**EXERCISE DIRECTIONS:**
Pull out the lines from the line containing "Recreate this object" through the line containing "from build123d import *", both lines included, and copy them exactly.

**ENTRIES SHOWN:**
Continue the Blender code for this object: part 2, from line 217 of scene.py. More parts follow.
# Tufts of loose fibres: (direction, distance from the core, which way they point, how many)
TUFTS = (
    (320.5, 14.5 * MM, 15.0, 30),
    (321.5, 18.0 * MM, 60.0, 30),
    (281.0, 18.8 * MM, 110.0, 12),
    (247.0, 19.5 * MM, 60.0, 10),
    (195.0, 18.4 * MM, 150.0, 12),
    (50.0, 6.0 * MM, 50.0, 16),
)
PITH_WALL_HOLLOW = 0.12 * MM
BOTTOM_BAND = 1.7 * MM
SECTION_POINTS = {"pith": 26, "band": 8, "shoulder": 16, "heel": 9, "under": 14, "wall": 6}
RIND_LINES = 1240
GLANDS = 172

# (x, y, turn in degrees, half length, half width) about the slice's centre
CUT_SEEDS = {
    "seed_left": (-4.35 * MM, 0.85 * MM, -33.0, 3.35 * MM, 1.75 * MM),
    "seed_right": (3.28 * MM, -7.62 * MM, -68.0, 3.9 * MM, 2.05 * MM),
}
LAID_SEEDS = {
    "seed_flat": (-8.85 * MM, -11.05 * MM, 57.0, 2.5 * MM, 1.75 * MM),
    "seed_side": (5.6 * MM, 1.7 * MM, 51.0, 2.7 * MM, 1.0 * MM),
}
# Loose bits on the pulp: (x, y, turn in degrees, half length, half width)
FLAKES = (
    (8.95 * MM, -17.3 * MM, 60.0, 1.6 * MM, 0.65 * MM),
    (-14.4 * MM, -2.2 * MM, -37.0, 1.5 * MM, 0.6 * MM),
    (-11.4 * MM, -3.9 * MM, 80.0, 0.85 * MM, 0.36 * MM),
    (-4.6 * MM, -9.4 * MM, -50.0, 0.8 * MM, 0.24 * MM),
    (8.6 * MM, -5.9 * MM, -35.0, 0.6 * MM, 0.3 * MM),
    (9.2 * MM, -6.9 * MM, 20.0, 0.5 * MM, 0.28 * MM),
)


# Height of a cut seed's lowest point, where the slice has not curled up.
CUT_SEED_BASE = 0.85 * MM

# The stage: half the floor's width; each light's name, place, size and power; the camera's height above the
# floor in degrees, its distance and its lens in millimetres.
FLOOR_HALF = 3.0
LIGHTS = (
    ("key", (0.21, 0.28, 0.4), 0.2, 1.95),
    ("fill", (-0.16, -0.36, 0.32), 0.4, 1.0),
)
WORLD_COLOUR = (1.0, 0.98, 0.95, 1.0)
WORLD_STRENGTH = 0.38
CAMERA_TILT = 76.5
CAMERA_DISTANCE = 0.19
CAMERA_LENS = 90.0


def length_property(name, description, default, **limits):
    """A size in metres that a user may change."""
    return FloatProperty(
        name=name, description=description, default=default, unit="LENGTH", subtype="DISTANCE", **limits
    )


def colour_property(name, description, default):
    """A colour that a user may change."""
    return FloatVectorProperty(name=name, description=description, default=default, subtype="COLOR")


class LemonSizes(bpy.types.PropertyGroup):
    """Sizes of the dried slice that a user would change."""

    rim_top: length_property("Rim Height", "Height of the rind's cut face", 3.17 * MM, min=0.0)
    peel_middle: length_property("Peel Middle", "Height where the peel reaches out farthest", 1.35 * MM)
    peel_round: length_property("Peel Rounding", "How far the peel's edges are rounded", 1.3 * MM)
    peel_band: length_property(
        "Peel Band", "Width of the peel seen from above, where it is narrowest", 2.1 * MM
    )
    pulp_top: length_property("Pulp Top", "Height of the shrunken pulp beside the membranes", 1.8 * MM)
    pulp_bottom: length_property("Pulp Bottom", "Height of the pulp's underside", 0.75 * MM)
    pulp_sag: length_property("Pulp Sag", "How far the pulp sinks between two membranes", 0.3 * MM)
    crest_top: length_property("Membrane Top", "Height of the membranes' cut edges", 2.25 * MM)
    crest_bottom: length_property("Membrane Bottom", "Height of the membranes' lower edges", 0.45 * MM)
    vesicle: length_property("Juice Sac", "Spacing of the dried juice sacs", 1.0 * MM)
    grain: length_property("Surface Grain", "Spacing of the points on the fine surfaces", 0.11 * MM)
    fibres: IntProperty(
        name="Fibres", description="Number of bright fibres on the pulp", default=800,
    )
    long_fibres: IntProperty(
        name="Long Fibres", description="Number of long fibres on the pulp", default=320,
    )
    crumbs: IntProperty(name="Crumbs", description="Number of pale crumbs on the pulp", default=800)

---

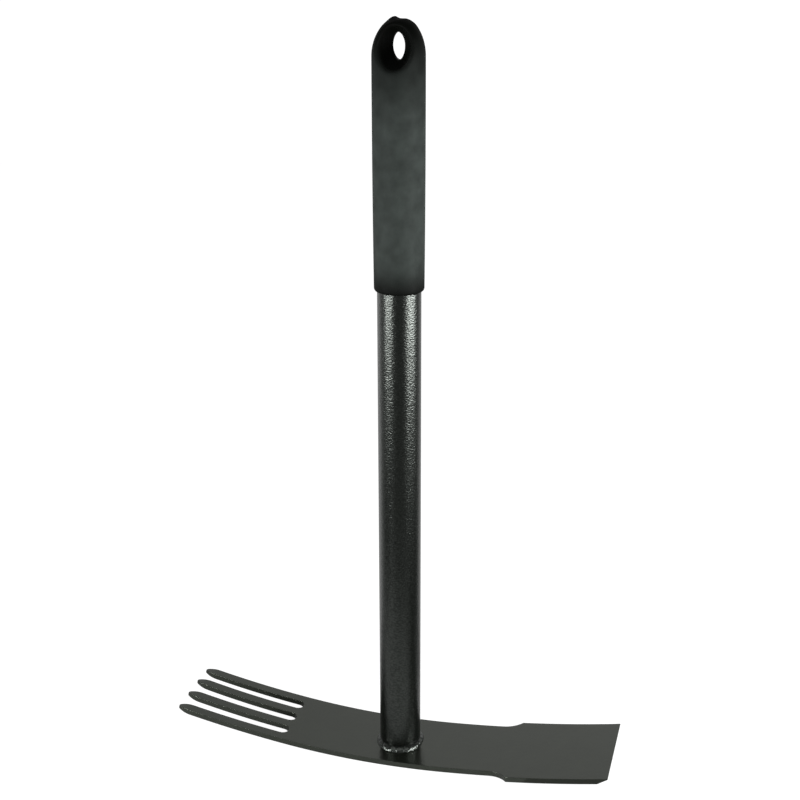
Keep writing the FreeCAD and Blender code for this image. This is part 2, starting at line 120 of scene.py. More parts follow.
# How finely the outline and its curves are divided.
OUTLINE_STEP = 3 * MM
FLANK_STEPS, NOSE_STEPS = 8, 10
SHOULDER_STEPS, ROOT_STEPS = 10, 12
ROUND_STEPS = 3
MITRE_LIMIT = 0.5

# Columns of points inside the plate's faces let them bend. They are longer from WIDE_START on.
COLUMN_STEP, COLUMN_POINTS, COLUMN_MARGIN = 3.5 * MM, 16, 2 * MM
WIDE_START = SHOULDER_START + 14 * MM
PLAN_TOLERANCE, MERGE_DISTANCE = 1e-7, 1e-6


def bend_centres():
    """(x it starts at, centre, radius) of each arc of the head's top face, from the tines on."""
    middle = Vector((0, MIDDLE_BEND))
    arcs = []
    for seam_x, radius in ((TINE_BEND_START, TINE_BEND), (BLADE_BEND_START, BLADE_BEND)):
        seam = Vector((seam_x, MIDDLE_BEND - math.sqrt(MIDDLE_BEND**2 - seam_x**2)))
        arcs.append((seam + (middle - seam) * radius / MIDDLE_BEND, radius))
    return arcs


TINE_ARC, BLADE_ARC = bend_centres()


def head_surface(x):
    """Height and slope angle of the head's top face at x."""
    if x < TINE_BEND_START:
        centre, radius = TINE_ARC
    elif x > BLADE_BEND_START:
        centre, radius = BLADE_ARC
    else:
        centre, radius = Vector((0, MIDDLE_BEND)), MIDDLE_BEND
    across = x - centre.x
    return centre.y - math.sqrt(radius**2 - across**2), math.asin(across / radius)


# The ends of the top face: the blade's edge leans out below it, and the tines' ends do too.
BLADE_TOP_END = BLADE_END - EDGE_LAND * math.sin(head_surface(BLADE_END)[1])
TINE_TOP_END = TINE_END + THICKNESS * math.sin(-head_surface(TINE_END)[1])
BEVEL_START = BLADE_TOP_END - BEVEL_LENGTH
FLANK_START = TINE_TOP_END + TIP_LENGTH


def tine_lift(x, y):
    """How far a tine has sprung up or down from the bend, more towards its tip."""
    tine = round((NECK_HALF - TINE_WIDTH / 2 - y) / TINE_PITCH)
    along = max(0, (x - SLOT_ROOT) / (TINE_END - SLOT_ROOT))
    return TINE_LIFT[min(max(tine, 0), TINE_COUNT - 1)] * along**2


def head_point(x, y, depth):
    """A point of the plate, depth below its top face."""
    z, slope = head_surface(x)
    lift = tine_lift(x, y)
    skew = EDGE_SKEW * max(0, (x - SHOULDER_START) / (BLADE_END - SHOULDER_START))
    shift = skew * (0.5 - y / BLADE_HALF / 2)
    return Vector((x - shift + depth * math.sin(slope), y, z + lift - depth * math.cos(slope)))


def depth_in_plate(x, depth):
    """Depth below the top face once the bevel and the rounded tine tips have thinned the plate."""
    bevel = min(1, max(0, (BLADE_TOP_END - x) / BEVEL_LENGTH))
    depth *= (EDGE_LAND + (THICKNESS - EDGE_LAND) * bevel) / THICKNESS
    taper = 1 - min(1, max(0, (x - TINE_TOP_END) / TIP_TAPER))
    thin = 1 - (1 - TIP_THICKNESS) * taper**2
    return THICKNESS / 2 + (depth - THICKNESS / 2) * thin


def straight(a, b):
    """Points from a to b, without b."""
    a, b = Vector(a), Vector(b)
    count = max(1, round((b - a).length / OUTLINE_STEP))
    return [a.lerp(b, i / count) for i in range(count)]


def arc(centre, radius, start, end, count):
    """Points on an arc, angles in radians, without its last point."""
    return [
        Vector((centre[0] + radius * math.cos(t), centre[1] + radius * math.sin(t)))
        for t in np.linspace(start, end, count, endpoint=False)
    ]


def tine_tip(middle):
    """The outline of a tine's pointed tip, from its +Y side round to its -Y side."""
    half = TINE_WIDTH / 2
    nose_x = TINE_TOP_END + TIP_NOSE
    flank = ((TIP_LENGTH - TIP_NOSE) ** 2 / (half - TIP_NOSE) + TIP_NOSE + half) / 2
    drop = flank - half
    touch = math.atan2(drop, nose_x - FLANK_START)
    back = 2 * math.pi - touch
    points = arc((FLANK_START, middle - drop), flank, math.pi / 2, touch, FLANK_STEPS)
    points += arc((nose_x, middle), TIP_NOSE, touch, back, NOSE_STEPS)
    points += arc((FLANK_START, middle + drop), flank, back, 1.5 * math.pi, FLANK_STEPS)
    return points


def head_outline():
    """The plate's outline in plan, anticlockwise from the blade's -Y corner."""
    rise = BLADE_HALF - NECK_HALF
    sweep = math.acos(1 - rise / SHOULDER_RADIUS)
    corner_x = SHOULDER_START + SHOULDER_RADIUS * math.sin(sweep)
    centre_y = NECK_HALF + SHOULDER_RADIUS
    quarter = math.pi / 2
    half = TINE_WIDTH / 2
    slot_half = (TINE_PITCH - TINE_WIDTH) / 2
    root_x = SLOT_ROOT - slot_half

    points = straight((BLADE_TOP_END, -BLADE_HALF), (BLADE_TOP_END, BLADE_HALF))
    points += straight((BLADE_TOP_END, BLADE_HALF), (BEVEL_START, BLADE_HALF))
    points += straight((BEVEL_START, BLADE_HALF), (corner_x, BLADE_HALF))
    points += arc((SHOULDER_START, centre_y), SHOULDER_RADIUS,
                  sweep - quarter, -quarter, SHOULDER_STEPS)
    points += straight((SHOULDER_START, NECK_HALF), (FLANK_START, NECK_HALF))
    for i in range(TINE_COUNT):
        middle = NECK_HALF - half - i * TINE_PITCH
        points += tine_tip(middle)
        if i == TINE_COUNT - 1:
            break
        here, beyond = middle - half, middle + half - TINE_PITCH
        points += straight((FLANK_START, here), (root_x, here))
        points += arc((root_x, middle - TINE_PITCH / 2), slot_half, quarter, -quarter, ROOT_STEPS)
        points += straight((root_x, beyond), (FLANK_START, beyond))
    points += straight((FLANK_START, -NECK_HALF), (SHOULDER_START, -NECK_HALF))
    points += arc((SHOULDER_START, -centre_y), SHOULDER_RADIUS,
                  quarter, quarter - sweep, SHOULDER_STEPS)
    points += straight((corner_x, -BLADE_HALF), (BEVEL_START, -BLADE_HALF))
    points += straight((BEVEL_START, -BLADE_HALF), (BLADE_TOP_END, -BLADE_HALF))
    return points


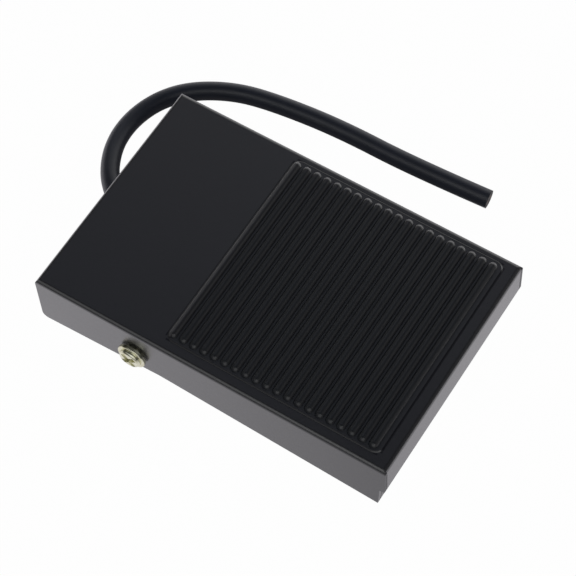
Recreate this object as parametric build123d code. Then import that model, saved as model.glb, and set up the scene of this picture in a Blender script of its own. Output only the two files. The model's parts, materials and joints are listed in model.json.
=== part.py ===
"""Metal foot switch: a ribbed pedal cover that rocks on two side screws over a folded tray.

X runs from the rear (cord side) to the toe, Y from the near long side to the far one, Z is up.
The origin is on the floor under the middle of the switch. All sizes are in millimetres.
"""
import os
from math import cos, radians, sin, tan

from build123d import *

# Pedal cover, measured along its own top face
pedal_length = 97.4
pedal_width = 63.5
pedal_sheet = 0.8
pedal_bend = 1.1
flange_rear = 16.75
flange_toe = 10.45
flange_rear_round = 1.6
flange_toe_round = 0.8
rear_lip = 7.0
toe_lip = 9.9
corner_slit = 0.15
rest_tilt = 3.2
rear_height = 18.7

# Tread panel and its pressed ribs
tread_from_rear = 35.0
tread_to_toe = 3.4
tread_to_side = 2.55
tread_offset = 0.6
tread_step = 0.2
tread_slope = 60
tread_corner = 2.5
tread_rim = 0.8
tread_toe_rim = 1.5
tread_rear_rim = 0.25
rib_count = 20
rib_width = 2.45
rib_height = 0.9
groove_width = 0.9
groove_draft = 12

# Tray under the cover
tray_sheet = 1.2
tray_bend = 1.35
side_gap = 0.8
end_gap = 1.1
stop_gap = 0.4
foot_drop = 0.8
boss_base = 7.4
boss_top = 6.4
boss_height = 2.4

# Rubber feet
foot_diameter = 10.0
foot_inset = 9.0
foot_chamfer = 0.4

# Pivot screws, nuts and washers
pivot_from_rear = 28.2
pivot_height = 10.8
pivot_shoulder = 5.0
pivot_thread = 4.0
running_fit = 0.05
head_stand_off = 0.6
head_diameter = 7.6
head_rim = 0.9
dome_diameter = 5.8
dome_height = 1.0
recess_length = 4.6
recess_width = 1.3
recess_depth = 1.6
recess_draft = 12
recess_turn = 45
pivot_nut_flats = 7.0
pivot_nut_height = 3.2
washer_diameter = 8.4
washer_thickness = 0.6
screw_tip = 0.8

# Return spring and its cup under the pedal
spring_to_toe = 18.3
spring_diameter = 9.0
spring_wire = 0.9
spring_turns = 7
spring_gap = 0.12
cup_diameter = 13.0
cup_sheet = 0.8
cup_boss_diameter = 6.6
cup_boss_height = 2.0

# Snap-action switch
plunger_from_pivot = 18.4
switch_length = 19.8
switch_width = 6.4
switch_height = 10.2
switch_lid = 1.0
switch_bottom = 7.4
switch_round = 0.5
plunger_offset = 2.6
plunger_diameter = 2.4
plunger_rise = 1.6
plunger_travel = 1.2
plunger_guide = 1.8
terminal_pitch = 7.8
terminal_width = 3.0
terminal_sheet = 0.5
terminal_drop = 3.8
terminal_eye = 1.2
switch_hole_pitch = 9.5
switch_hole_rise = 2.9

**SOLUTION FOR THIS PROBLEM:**
Recreate this object as parametric build123d code. Then import that model, saved as model.glb, and set up the scene of this picture in a Blender script of its own. Output only the two files. The model's parts, materials and joints are listed in model.json.
=== part.py ===
"""Metal foot switch: a ribbed pedal cover that rocks on two side screws over a folded tray.

X runs from the rear (cord side) to the toe, Y from the near long side to the far one, Z is up.
The origin is on the floor under the middle of the switch. All sizes are in millimetres.
"""
import os
from math import cos, radians, sin, tan

from build123d import *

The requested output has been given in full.